So much can happen in the blink of an eye...
The Diving Bell and the Butterfly, in fact, was written in the blink of an eye---not the fast way that so often describes, but in a slow process, 2 hours a day. The author, Jean-Domininque Bauby, had been laid low by a brain-stem stroke that left him in a coma for 20 days and his wide-awake mind, brimming with life, in a body that couldn't move. The French alphabet "ESA..." was read off to him until he blinked to let the reader know which letter he was looking for, making words, sentences. In his mind, the letters danced for him at night.

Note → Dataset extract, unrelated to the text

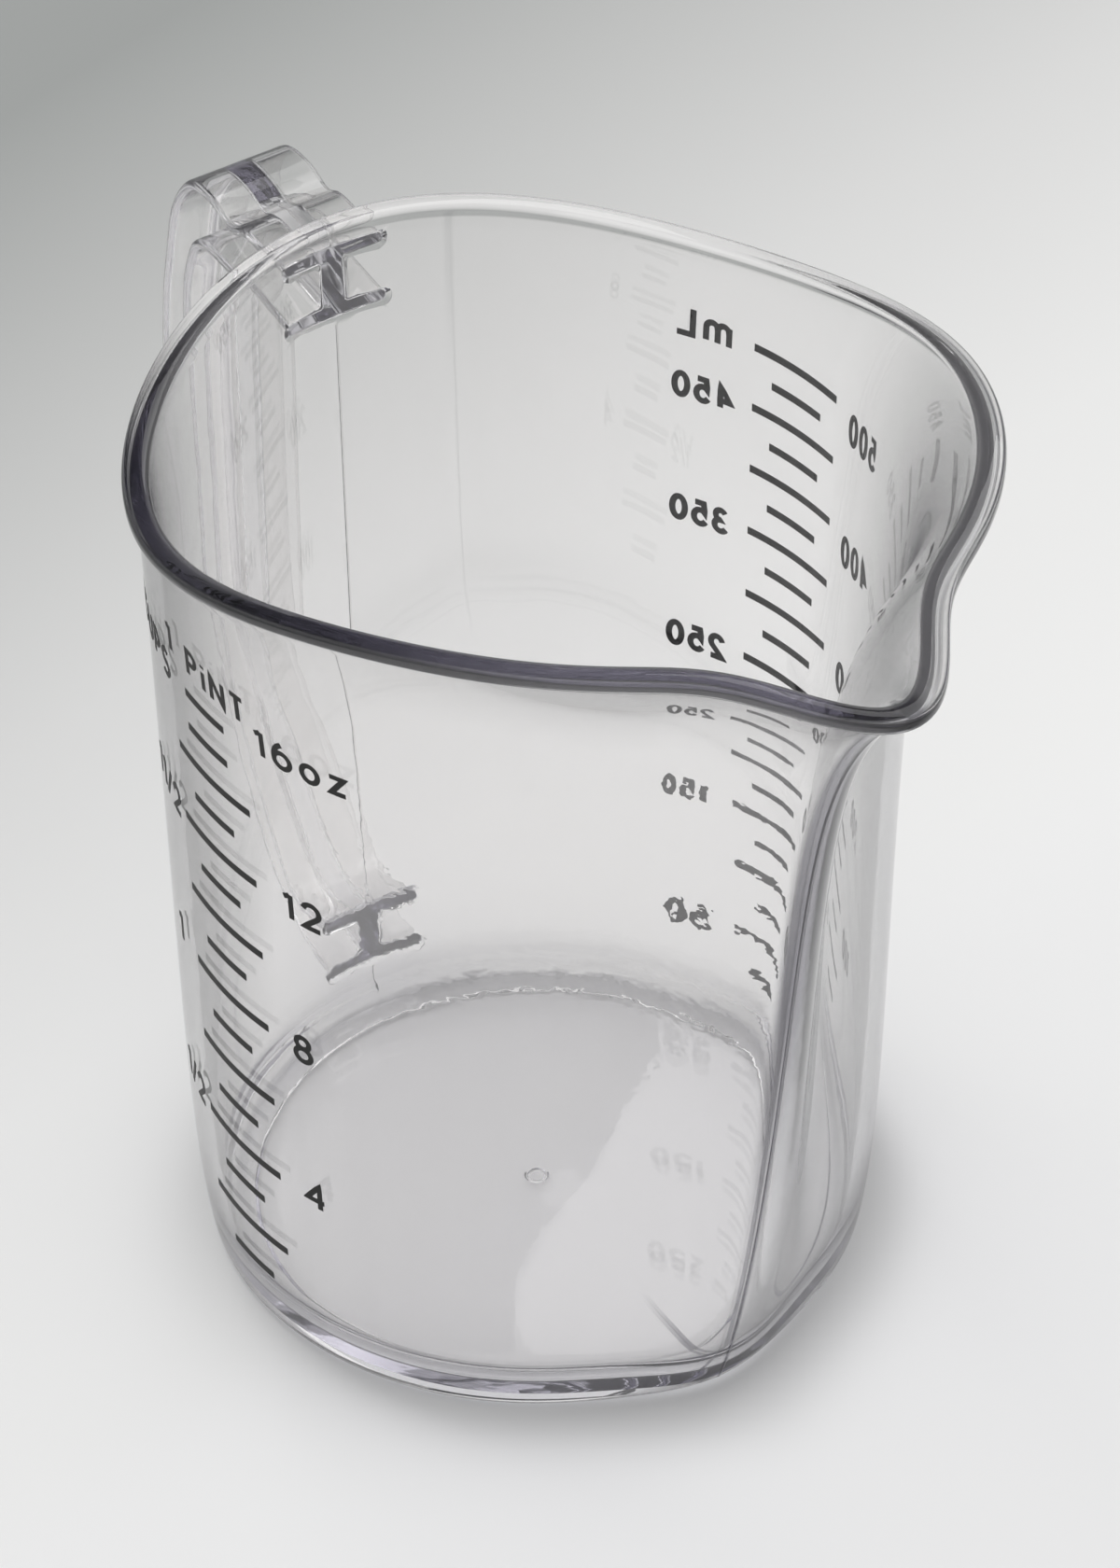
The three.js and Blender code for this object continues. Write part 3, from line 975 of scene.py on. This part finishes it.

He describes talking with the Empress Eugenie, days at the beach, snapshots of life, his speech therapies, he is bitingly sarcastic at times.
The book is thin, its yellow and orange cover has to pop out from among larger, more sedate black and hunter green tomes... only 129 pages, translated from the original French. He died 2 days after the French publication in 1996.
Bauby is an enigma people either love--- for himself, for his wit, for that French charm and humor, or detest, mainly because he was a flawed human. I like him for being human.
While he can't eat anymore, except by tube, he does enjoy being wheeled to the beach to smell french fries. And that is something beautiful to me. He describes everything in stark snapshots, livened up here and there with his butterflies. He gets sad, he gets dark... and yet, he dreams, he smells food, and he prays.
Somewhere along the way, he learns how gossip floats about him. While he gets sad, angry, he doesn't get defeated. Even being called a vegetable doesn't irritate him for too long: "I'll show you I'm smarter than a turnip!"
It's stark, a petite little volume of huge impacts.
Love him or hate him, Bauby will make you think.